Third, when we do find ourselves in a political disagreement, we should engage the best version of our opponent’s argument, not the worst. David told me that he made it a point to read the views of people he admired that he disagreed with, not the views of people he had no respect for. Intellectual life in a diverse democracy means appreciating different views enough to attempt to understand why people might hold them.
Fourth, we should cherish the way American life organically brings people from different identities and ideologies together in ways that are both pedestrian and profound. You don’t have to go to war to build relationships with and appreciate the contributions of people you probably disagree with on lots of topics. There are people you rely on everyday – people who fight fires and fly planes and farm fields – who didn’t vote the way you did. Despite fundamental differences, they still keep your home from burning down, land your plane safely and grow the food that feeds your family. Let’s cherish these ways that we contribute to one another’s lives despite our disagreements.
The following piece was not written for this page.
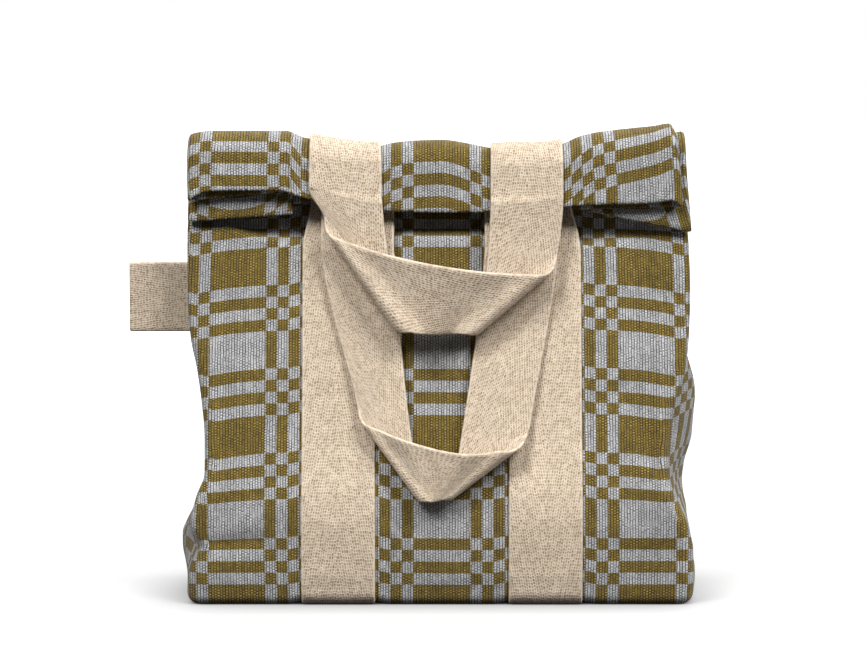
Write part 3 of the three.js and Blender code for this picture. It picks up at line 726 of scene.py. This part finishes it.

Part of what I found so beautiful about my conversation with David French is that we both agree that American pluralism is not simply a pragmatic solution to the challenge of a diverse democracy, it is also a kind of sacred trust that God intends us to steward. I believe that as an Ismaili Muslim, David believes that as an evangelical Christian.
Towards the end of the evening, I noted that the median age of American Muslims, Buddhists and Hindus is in the mid-30’s. By contrast, the median age of white Christians in this country is in the mid-50s. Simply as a demographic fact, America is shaping up to be far more religiously diverse in the future than we are today. What excites you about that, I asked David, and what concerns you.
David lit up right away. He was excited that this growing diversity meant that America was living into its promise. We were meant to be diverse, he said. That’s the nature of our country.
What makes him nervous? He put the issue bluntly: How many successful continent-wide hyper-racially and religiously diverse democracies do you know? he asked. A kind of nervous hush fell over the audience. It’s a really hard thing to do, he said.
David Brooks recently wrote about how dictators like Vladimir Putin are suffusing their regimes with religious references, effectively saying that God is on the side of their totalitarian rule. Those of us who believe in healthy diverse democracies, Brooks continues, “have no choice but to fight this on the spiritual and cultural plane as well, to show that pluralism is the opposite of decadence and is a spiritual-rich, practically effective way to lift human dignity and run a coherent society.”
What better way to do that than to have a positive conversation about the beauty of diversity with someone that you disagree with both politically and religiously.
It’s not just a civic act, it’s a sacred one.